Just before the hearing Mr Smith was paid an exceptional commission of £720,000 (net) on a corporate deal that had been made in March 2009. This rather put the Kaibosh on the case that he had advanced, namely that he could barely afford to maintain the family home (with other outgoings) on his income. At the hearing he described the commission as a “once-in-a-lifetime payment” and argued that although he could, in the short term, afford to maintain the property, it was unreasonable to expect him to do so.

Mrs Smith argued that the application was premature given the pending matrimonial proceedings.

The recorder held that:

  • the home was “far larger than could objectively be justified by reference to [Mrs Smith’s] reasonable housing need”
  • the purpose for which the property was acquired was to provide a home for both of them while they lived together and that purpose could no longer be achieved

He ordered that the home be sold with completion no earlier than 3 months from his order. The net proceeds of sale were then to be divided into two sums and placed on deposit pending agreement between the parties or an order of the court.

In the matrimonial proceedings, the judge found that Mrs Smith had behaved in such a way that the husband could not reasonably be expected to live with her and their marriage had broken down irretrievably. He therefore granted a decree nisi.

On appeal Mrs Smith argued that:

  • the order for sale was premature in advance of a decree of divorce
  • in particular the substantial and exceptional payment to the husband (so that he no longer needed to sell the home urgently) meant that the TOLATA application should not have been heard in advance of the divorce
  • finding that the purpose for which the home had been acquired was now defeated, effectively pre-empted the inquiry as to whether the marriage had irretrievably broken down that was to be decided in matrimonial proceedings
  • as a general rule TOLATA was an inappropriate vehicle for the resolution of issues between husband and wife.
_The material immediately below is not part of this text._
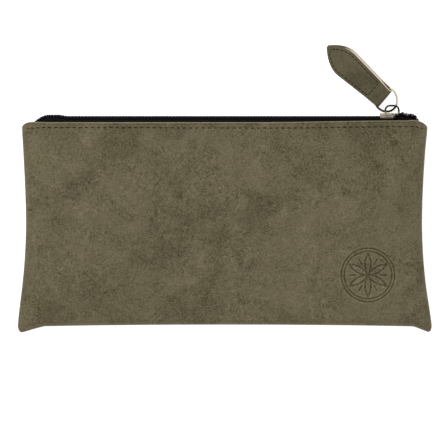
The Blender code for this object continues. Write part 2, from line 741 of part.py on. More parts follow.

Wilson LJ set out the approach a court should take to an application under TOLATA between separated spouses. As a general rule it is better if questions of shared property are dealt with as part of divorce proceedings:

It is in principle much more desirable that an issue, as here, about sale of the home should be resolved within an application for ancillary relief. For there the court will undertake a holistic examination of all aspects of the parties’ finances, needs, contributions etc; will devise the fairest set of arrangements for the future housing and finances of each of them; and, to that end, will provide for the transfer of capital, as well perhaps as for payment of future income, from one to the other. By an order under TOLATA, on the other hand, the court lays down only one piece of the jigsaw, namely that the home be sold, without its being able to survey the whole picture by laying down the others.

So a court faced with such an application should carry out a threshold enquiry, asking itself whether the issues raised by the application could reasonable be left to be resolved within an application for ancillary relief following divorce. In doing so the court will have regard to whether (within a time-frame “tolerable in all the circumstances) the parties will become able to apply for ancillary relief.

Further the court should consider whether there is a “measurable chance” that on such an application for ancillary relief one of the parties might preserve their occupation of the home or secure an outright transfer of ownership (or a variation of the trust). If so, an order for sale under TOLATA is unlikely to be right.

Wilson LJ found on the facts that the delay before ancillary relief was not tolerable and that there was no measurable chance that Mrs Smith would retain occupation of the home or otherwise preserve her right to live there. The recorder’s decision was therefore correct.

A second point raised by Mrs Smith at first instance was that before making a TOLATA order in her circumstances, the recorder would have to be satisfied that it would have been appropriate to make an occupation order. The recorder disagreed, but found that the requirements for such an order were satisfied. The Court of Appeal agreed.

One point that surprised Wilson LJ, but which had not been addressed by either party in proceedings, was the nature of the recorder’s order. Where was Mrs Smith supposed to live after sale while the proceeds of sale were languishing in a deposit account pending a judicial determination or an agreement. That would be a circumstance that should be taken into account under s.15(2) of TOLATA. He said:

One might wonder whether such a strategy would be likely to prove as satisfactory for the wife as a submission to the recorder that no order under TOLATA should be made until the husband had made satisfactory proposals for these two allied aspects of her needs. But, although had I been in the recorder’s shoes, I would myself have invited submissions in these respects, he cannot fairly be criticised for not having done so and thus for not having in any way addressed the wife’s needs following sale.

A point to consider in the face of a similar TOLATA application in future.

An interesting and important case for those dealing with matrimonial home disputes. TOLATA may be an alternative to waiting for ancillary relief to be resolved.